EXERCISE DETAILS> Starting at the line that contains "porcelain_body()", reproduce each line exactly up to and including the line that contains "obj.parent = empty". Reproduce nothing else.

________________

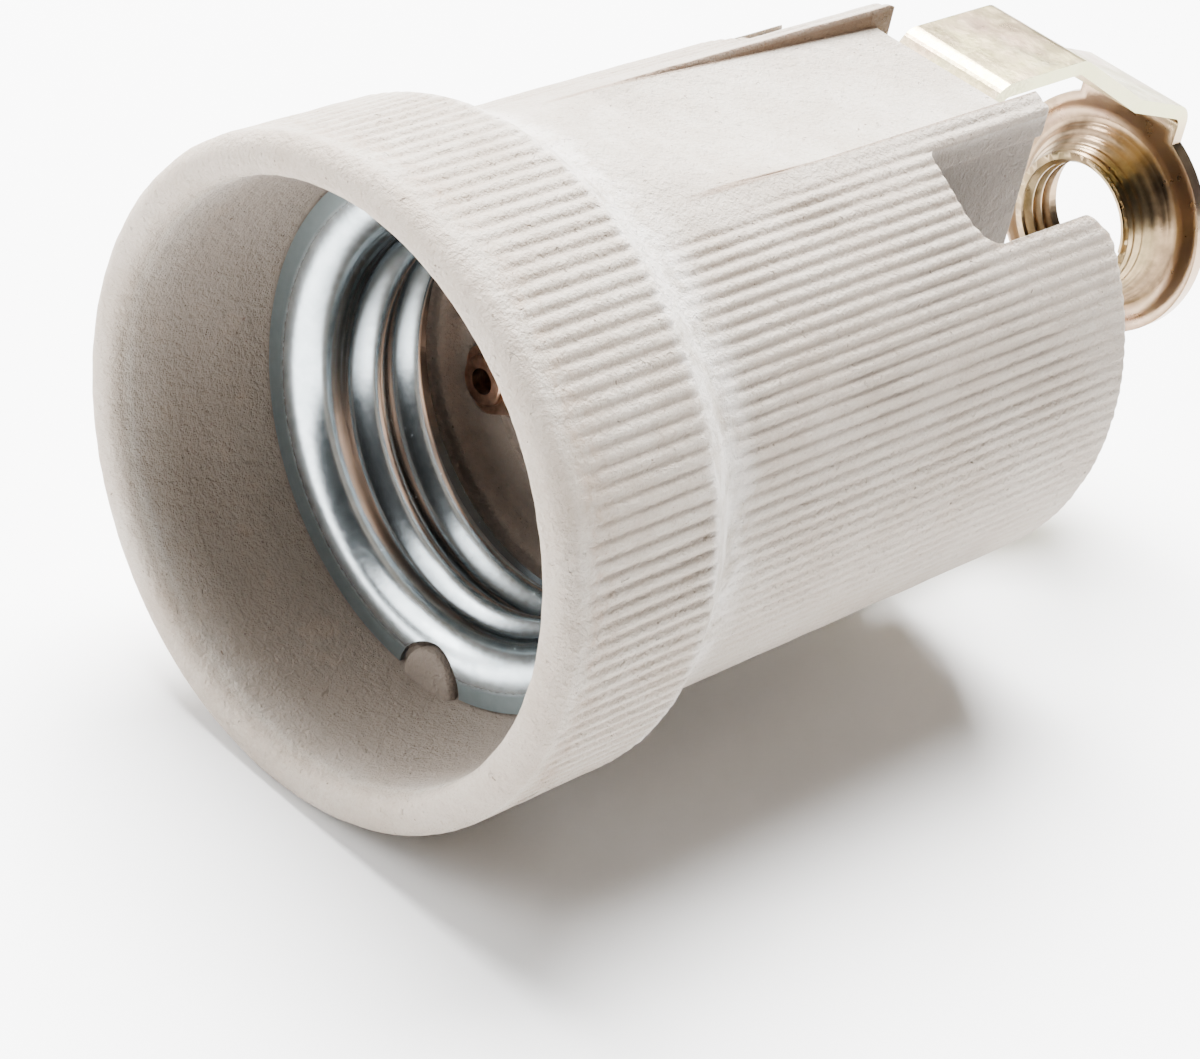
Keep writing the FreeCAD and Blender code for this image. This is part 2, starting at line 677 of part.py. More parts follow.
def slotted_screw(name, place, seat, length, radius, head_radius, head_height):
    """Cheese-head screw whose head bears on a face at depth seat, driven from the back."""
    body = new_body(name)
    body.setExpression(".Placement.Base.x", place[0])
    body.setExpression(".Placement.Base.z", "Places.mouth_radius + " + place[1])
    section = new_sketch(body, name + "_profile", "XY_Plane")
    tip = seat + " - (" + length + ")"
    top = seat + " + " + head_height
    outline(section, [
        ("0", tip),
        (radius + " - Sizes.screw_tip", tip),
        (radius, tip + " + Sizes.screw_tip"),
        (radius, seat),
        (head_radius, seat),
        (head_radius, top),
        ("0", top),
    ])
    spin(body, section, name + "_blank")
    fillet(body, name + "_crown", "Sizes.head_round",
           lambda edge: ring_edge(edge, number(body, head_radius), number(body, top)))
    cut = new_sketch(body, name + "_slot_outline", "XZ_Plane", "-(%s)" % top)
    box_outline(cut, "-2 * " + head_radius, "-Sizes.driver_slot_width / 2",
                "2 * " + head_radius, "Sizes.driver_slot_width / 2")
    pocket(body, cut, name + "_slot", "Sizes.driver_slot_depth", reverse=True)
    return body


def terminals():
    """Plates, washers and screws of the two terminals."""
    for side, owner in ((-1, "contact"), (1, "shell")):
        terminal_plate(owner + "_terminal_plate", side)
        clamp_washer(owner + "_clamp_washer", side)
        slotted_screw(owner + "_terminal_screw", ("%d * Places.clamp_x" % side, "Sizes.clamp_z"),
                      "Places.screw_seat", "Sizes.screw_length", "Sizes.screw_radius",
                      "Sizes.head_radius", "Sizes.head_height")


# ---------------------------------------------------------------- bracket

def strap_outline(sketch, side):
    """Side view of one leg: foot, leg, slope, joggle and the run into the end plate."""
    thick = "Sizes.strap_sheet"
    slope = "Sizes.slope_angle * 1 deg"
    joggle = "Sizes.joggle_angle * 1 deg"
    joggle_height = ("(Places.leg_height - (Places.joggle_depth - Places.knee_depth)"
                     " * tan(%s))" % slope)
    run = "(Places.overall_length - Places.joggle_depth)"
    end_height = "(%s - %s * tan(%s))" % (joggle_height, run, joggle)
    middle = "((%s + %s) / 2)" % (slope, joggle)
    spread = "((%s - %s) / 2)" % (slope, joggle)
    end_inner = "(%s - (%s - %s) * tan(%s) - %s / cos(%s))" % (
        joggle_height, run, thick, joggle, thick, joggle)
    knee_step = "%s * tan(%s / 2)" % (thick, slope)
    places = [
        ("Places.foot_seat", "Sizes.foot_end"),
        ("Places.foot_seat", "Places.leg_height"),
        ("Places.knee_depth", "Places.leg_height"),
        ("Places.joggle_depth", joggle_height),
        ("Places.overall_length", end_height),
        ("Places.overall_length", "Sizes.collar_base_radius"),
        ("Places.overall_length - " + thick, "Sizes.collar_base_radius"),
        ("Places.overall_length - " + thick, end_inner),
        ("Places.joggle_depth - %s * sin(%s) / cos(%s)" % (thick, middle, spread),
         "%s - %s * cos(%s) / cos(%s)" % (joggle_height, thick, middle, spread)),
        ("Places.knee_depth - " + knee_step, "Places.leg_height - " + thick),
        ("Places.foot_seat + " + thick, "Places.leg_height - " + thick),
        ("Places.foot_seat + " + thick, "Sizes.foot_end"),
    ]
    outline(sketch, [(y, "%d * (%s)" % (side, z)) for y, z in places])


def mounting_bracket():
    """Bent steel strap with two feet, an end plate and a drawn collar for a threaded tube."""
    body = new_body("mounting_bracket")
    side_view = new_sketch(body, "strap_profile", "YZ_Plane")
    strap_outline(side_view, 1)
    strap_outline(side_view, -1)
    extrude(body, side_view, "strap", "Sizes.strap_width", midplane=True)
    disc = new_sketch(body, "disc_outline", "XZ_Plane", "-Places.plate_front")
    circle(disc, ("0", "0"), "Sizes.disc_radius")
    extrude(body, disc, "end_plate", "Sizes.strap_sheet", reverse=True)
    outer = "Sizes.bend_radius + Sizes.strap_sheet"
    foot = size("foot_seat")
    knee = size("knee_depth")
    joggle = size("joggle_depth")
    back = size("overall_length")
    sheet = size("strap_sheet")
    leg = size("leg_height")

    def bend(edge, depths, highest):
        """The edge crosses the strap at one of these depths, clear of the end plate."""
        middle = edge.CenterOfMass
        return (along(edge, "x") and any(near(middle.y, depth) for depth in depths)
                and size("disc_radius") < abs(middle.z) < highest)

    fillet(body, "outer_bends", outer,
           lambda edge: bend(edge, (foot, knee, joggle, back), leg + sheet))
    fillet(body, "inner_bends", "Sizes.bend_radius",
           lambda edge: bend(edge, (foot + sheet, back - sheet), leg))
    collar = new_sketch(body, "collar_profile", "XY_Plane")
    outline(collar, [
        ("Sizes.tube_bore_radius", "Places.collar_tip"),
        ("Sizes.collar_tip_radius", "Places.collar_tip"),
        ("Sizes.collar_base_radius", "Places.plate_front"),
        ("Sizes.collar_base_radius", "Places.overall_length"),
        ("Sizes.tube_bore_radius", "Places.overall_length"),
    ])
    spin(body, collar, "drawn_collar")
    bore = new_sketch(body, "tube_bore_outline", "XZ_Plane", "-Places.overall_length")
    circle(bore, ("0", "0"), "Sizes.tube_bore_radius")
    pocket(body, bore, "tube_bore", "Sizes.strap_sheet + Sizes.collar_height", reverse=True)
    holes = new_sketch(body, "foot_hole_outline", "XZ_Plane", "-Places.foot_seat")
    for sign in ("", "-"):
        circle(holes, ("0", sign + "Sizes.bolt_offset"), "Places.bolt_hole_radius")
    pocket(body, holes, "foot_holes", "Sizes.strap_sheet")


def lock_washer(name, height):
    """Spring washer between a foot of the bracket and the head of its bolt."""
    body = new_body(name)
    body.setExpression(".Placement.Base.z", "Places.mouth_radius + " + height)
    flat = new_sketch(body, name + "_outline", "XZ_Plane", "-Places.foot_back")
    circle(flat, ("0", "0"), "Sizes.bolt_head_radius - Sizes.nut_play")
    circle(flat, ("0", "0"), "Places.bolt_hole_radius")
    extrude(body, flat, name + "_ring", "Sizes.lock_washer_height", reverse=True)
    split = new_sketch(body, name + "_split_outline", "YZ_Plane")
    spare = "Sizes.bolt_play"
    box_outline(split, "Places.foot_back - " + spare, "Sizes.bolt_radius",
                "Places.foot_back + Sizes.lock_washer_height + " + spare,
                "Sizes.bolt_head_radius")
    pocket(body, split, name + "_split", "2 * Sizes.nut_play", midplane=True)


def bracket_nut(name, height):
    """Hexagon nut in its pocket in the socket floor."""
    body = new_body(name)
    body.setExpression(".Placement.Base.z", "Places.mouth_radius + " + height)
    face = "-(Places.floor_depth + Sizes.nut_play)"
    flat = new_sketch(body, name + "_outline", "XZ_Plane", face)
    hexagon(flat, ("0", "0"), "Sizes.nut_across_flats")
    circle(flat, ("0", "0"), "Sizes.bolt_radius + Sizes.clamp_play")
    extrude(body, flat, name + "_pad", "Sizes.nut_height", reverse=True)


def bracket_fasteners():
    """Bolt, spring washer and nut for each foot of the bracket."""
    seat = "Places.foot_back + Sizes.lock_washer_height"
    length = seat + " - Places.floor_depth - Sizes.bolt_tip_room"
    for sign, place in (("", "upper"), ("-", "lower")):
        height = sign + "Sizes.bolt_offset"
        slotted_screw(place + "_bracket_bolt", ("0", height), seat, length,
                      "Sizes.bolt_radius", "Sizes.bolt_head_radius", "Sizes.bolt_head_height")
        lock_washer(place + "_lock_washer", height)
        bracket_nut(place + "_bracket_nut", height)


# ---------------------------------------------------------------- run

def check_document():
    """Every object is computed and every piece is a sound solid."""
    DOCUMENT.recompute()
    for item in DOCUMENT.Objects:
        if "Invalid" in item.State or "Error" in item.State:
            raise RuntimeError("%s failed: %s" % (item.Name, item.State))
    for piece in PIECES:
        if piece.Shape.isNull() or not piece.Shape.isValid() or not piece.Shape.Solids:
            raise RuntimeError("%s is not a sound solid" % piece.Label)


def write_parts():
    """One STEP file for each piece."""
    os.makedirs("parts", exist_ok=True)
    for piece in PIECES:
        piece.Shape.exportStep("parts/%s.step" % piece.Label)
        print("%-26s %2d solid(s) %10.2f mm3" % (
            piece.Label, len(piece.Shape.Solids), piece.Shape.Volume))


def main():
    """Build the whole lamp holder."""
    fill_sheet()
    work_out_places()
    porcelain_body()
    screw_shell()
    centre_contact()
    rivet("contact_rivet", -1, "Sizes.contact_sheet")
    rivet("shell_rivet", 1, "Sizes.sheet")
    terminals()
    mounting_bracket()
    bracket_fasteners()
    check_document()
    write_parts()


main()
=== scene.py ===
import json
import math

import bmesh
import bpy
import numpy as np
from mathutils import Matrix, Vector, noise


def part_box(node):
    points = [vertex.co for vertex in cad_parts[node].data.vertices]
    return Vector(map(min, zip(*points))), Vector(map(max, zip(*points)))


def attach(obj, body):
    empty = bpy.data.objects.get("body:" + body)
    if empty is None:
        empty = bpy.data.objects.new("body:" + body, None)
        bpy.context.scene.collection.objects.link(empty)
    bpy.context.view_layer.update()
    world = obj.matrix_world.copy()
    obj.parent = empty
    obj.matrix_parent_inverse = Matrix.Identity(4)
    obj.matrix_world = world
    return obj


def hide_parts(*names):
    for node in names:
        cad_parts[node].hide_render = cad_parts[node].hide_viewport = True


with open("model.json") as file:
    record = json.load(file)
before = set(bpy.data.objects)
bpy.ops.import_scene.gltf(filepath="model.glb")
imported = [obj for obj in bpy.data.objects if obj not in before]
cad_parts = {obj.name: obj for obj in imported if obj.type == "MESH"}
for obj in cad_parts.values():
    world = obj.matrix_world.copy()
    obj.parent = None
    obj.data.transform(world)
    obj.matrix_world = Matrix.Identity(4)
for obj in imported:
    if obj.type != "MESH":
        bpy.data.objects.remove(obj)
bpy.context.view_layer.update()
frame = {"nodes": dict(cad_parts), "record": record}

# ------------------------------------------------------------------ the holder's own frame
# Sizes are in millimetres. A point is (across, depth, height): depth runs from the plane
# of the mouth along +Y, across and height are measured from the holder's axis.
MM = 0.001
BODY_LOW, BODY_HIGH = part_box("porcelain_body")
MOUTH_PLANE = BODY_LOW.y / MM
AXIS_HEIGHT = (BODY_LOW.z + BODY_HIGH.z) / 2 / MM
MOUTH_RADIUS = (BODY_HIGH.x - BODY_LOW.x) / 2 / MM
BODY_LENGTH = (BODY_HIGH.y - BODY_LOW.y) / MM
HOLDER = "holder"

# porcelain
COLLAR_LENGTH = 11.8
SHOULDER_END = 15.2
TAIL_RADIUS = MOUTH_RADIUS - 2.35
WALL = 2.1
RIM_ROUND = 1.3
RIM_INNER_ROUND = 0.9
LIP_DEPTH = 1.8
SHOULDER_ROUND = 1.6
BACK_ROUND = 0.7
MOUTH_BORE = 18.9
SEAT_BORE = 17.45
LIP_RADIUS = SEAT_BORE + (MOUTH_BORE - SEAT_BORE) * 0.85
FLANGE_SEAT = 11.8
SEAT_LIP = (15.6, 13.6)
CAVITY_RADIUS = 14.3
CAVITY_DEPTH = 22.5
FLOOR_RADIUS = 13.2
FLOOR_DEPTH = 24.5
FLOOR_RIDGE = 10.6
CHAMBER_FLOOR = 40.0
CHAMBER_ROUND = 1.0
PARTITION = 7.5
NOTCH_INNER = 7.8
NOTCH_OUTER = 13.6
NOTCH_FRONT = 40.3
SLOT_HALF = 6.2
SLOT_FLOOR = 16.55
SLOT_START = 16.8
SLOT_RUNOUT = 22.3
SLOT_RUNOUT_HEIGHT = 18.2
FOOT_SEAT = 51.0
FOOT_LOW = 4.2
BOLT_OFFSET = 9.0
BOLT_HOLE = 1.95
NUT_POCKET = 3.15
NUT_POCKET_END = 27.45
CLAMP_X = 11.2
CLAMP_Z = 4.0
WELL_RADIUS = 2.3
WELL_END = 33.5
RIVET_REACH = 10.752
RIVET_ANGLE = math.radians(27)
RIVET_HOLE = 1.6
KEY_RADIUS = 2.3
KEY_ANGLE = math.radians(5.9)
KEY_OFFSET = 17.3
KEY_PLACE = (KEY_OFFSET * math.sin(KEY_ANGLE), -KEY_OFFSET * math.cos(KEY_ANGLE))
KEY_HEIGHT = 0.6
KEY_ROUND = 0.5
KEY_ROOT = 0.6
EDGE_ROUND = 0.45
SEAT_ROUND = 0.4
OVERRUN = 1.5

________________

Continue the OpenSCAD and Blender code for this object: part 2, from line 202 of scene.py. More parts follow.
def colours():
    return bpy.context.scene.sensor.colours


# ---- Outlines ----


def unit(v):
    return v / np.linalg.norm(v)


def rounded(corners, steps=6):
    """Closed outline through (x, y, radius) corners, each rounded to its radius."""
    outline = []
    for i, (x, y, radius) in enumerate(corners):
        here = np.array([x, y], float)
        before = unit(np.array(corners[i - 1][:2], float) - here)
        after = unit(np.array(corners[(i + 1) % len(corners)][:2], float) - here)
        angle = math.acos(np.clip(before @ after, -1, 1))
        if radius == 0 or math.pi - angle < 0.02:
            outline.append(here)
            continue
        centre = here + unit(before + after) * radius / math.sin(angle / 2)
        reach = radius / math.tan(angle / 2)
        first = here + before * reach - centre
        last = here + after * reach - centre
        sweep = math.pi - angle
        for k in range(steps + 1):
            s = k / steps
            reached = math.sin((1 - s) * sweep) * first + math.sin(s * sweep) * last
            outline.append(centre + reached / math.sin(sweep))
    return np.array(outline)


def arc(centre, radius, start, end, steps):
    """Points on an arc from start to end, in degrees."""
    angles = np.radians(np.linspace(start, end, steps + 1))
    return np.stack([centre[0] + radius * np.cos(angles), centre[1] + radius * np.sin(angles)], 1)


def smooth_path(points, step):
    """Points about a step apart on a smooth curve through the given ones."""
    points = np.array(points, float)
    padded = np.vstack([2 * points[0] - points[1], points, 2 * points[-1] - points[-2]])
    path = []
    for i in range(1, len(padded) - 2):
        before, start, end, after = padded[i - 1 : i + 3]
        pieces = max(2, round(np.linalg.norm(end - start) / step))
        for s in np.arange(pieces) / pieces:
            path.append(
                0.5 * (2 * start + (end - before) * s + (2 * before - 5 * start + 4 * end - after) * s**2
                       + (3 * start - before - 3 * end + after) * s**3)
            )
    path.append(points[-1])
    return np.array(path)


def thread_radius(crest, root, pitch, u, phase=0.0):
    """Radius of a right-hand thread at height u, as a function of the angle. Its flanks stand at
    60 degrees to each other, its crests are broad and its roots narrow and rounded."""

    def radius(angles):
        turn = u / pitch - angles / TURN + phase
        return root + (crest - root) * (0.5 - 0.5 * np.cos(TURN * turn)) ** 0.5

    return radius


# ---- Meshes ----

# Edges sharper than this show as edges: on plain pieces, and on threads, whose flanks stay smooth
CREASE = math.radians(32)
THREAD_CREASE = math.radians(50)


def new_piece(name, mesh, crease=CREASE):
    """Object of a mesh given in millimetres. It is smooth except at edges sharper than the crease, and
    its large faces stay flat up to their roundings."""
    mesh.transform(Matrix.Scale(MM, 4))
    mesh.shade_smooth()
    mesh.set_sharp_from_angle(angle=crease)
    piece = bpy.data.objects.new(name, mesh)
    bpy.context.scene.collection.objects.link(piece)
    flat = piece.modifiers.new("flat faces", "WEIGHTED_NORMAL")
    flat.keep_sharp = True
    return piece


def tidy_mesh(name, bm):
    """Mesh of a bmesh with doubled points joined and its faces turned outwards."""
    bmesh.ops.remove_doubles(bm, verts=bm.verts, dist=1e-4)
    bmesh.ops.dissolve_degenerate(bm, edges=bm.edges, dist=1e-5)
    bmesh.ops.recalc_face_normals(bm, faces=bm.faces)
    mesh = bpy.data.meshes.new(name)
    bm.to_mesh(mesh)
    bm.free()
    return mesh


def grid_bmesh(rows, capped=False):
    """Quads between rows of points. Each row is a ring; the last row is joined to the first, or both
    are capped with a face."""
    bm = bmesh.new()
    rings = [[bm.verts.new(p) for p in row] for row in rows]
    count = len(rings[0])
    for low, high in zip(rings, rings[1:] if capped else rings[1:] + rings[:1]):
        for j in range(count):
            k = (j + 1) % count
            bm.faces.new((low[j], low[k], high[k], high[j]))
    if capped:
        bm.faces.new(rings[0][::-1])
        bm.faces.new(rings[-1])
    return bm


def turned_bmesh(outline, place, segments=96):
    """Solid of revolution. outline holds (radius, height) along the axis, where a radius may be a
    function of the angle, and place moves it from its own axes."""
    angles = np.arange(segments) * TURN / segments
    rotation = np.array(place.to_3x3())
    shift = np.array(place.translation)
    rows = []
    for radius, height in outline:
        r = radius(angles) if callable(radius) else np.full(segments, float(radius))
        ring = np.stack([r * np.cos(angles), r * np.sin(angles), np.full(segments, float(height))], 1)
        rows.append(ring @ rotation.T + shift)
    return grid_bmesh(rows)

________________

OUTPUT FOR THIS EXERCISE>
    porcelain_body()
    screw_shell()
    centre_contact()
    rivet("contact_rivet", -1, "Sizes.contact_sheet")
    rivet("shell_rivet", 1, "Sizes.sheet")
    terminals()
    mounting_bracket()
    bracket_fasteners()
    check_document()
    write_parts()


main()
=== scene.py ===
import json
import math

import bmesh
import bpy
import numpy as np
from mathutils import Matrix, Vector, noise


def part_box(node):
    points = [vertex.co for vertex in cad_parts[node].data.vertices]
    return Vector(map(min, zip(*points))), Vector(map(max, zip(*points)))


def attach(obj, body):
    empty = bpy.data.objects.get("body:" + body)
    if empty is None:
        empty = bpy.data.objects.new("body:" + body, None)
        bpy.context.scene.collection.objects.link(empty)
    bpy.context.view_layer.update()
    world = obj.matrix_world.copy()
    obj.parent = empty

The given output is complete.